Thai Red Curry Noodle Soup


This is without a doubt my new favourite winter comfort meal. I've always loved Thai dishes anyway, but this takes the top spot for me now. Imagine coming home to this after a long cold day. YUM.

I added a little bit of peanut butter and some chilli oil on top to serve. Two of my absolute favourite things. If you don't like too much spice, feel free to leave this out.


Serves: 2-3

You will need:

- 1/2 red bell pepper
- 1/2 yellow bell pepper
- 1 tbsp olive oil
- 1 tsp ginger
- 1 tsp garlic
- 1/2 tin of bamboo shoots
- 1 tbsp Thai red curry paste (check it’s vegan as some include fish)
- 200ml coconut milk
- 300ml vegetable stock
- 1/2 lime
- 1 tbsp soy sauce
- 2 tsp peanut butter
- 2 noodle nests
- Chilli oil, for topping
- Handful of fresh coriander
- Sesame seeds


1. Slice the peppers into strips.
2. Heat up the olive oil in a large pan on medium heat. Add the garlic and ginger and cook until fragrant.
3. Drain the water from the bamboo shoots and add them to the pan along with the pepper slices.

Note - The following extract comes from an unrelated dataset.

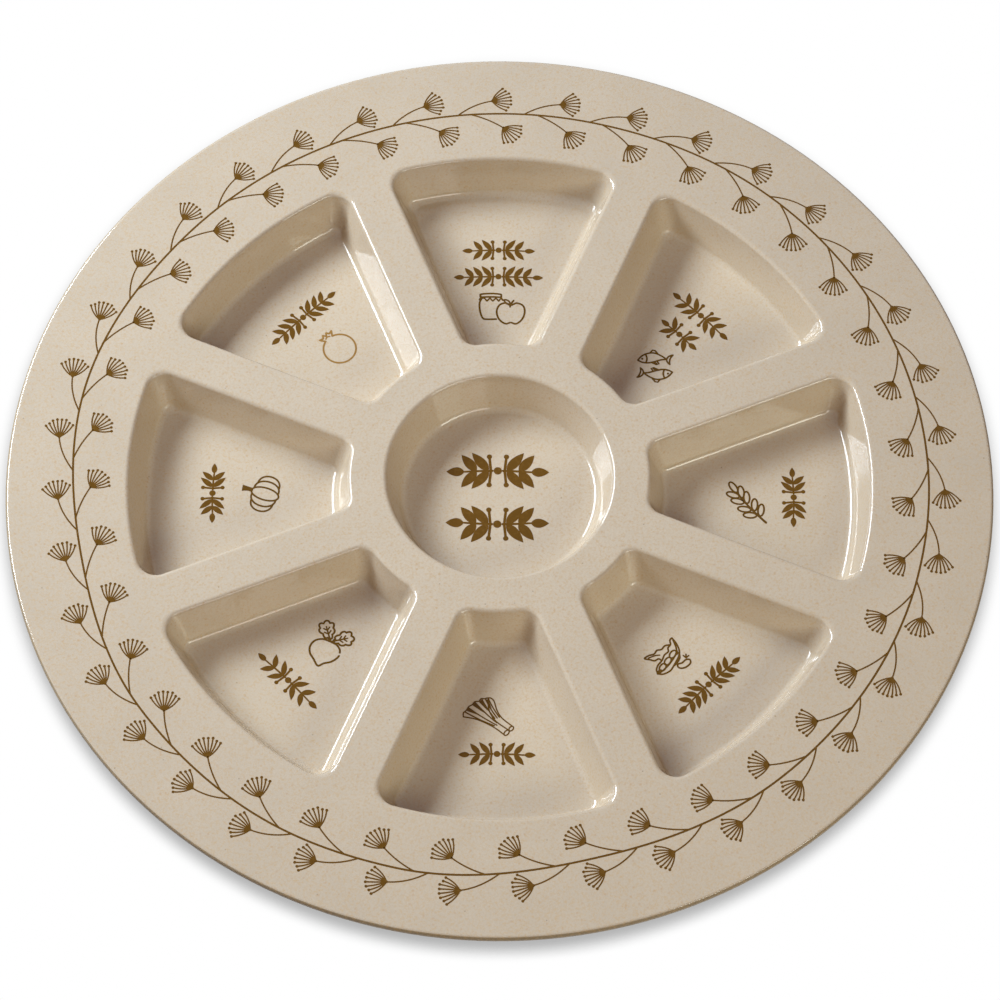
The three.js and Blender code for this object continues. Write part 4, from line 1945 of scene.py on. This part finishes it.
@dataclass
class Studio:
    """The camera, the lamps and the white table of the photograph.

    The camera's azimuth, elevation and roll are in degrees, and it looks at the aim at the land's height. The
    shadow's core and edge each hold how open the sky is, seen from the table there, and how bright the table
    looks. That openness is measured within the shadow's reach about a direction that leans from upright by
    the shadow's lean, in degrees.
    """

    land_top: float
    azimuth: float = 0.596
    elevation: float = 62.93
    roll: float = -0.116
    distance: float = 1400.4
    aim: Point = (0.28, -10.1)
    focal_length: float = 142.67
    sensor: float = 36.0
    nearest: float = 50.0
    farthest: float = 50000.0
    key: Lamp = Lamp("key_lamp", (146.0, 35.5), 1200.0, (860.0, 340.0), 20.9, (0.818, 0.909, 1.0))
    front: Lamp = Lamp("front_lamp", (291.0, 28.0), 1200.0, (380.0, 350.0), 1.9, (1.0, 0.93, 0.84))
    side: Lamp = Lamp("side_lamp", (314.0, 32.0), 1200.0, (460.0, 350.0), 3.8, (0.97, 1.0, 0.85))
    sky_strength: float = 0.09
    sky_colour: Colour = (1.0, 0.2, 0.0)
    table_size: float = 8000.0
    table_drop: float = 0.05
    table_grey: float = 0.15
    shadow_reach: float = 150.0
    shadow_core: tuple[float, float] = (0.52, 0.455)
    shadow_edge: tuple[float, float] = (0.715, 1.0)
    shadow_lean: float = 20.0
    shadow_samples: int = 64

    def add_camera(self) -> None:
        """Places the camera where the photograph was taken from."""
        a, e, r = (math.radians(v) for v in (self.azimuth, self.elevation, self.roll))
        back = Vector((math.sin(a) * math.cos(e), -math.cos(a) * math.cos(e), math.sin(e)))
        level = Vector((math.cos(a), math.sin(a), 0))
        upright = back.cross(level)
        right = level * math.cos(r) + upright * math.sin(r)
        up = upright * math.cos(r) - level * math.sin(r)
        place = Vector((*self.aim, self.land_top)) + back * self.distance
        data = bpy.data.cameras.new("camera")
        data.lens = self.focal_length
        data.sensor_width = self.sensor
        data.sensor_fit = "HORIZONTAL"
        data.clip_start = self.nearest * MM
        data.clip_end = self.farthest * MM
        camera = bpy.data.objects.new("camera", data)
        rows = Matrix((right, up, back)).transposed().to_4x4()
        camera.matrix_world = Matrix.Translation(place * MM) @ rows
        bpy.context.scene.collection.objects.link(camera)
        bpy.context.scene.camera = camera

    def add_surroundings(self) -> None:
        """Sets the pale surroundings: white to the camera, softer as a light."""
        world = bpy.data.worlds.new("surroundings")
        world.use_nodes = True
        tree = world.node_tree
        tree.nodes.clear()
        soft = tree.nodes.new("ShaderNodeBackground")
        soft.inputs["Color"].default_value = (*self.sky_colour, 1)
        soft.inputs["Strength"].default_value = self.sky_strength
        white = tree.nodes.new("ShaderNodeBackground")
        white.inputs["Strength"].default_value = 1.0
        white.inputs["Color"].default_value = (1, 1, 1, 1)
        mix = tree.nodes.new("ShaderNodeMixShader")
        output = tree.nodes.new("ShaderNodeOutputWorld")
        tree.links.new(background_rays(tree), mix.inputs["Fac"])
        tree.links.new(soft.outputs["Background"], mix.inputs[1])
        tree.links.new(white.outputs["Background"], mix.inputs[2])
        tree.links.new(mix.outputs["Shader"], output.inputs["Surface"])
        bpy.context.scene.world = world

    def add_table(self) -> None:
        """Adds the white table, which keeps the plate's soft shadow."""
        nodes = Nodes("white_table")
        paint = nodes.add("BsdfDiffuse")
        paint.inputs["Color"].default_value = (self.table_grey, self.table_grey, self.table_grey, 1)
        shade = nodes.add("AmbientOcclusion", samples=self.shadow_samples)
        shade.inputs["Distance"].default_value = self.shadow_reach * MM
        lean = nodes.add("CombineXYZ")
        lean.inputs["Y"].default_value = -math.sin(math.radians(self.shadow_lean))
        lean.inputs["Z"].default_value = math.cos(math.radians(self.shadow_lean))
        nodes.link(lean.outputs["Vector"], shade.inputs["Normal"])
        ends = zip(self.shadow_core, self.shadow_edge)
        bright = nodes.ranged(shade.outputs["AO"], *ends, interpolation_type="SMOOTHSTEP")
        glow = nodes.add("Emission")
        nodes.link(bright, glow.inputs["Strength"])
        both = nodes.add("MixShader")
        nodes.link(background_rays(nodes.tree), both.inputs["Fac"])
        nodes.link(paint.outputs["BSDF"], both.inputs[1])
        nodes.link(glow.outputs["Emission"], both.inputs[2])
        surface = Surface()
        half = self.table_size / 2
        corners = [(-half, -half), (half, -half), (half, half), (-half, half)]
        surface.faces.append(tuple(surface.ring(corners, -self.table_drop)))
        table = surface.build("table", nodes.finish(both.outputs["Shader"]), smooth_faces=False)

    def build(self) -> None:
        """Sets up the whole studio."""
        self.add_camera()
        self.add_surroundings()
        for lamp in (self.key, self.front, self.side):
            lamp.build()
        self.add_table()
        bpy.context.scene.view_settings.view_transform = "Standard"


def main() -> None:
    """Builds the studio, the moulding and its print in order."""
    logging.basicConfig(level=logging.INFO, format="%(name)s: %(message)s")
    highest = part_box("plate_moulding")[1]
    rim_radius = highest.x / MM
    land_top = highest.z / MM
    floor_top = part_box("centre_foil")[1].z / MM
    Studio(land_top=land_top).build()
    log.info("rim radius %.2f, land at %.2f, floors at %.2f", rim_radius, land_top, floor_top)
    plate = Moulding(rim_radius=rim_radius, land_top=land_top, floor_top=floor_top)
    # The rim edge's finish: a duller gloss, and a darker colour that is painted shade.
    dull_painted_shade_edge = MelamineFinish("rim_edge_painted_shade", base=(160, 144, 118), roughness=0.4, shine=0.2)
    skin = plate.build(MelamineFinish(), dull_painted_shade_edge)
    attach(skin, "root")
    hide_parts("plate_moulding")
    log.info("%s has %d faces", skin.name, len(skin.data.polygons))
    Prints(land_top=land_top, floor_top=floor_top).build()


if __name__ == "__main__":
    main()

Cook for 5 minutes.
4. Add the Thai red curry paste, coconut milk, vegetable stock, lime juice, soy sauce and peanut butter and mix until combined.
5. Simmer for a few more minutes, meanwhile cooking the noodles according to packet instructions.
6. Once cooked, add the noodles to the pan.
7. Top with a drizzle of chilli oil, a handful of fresh coriander and a sprinkle of sesame seeds to serve.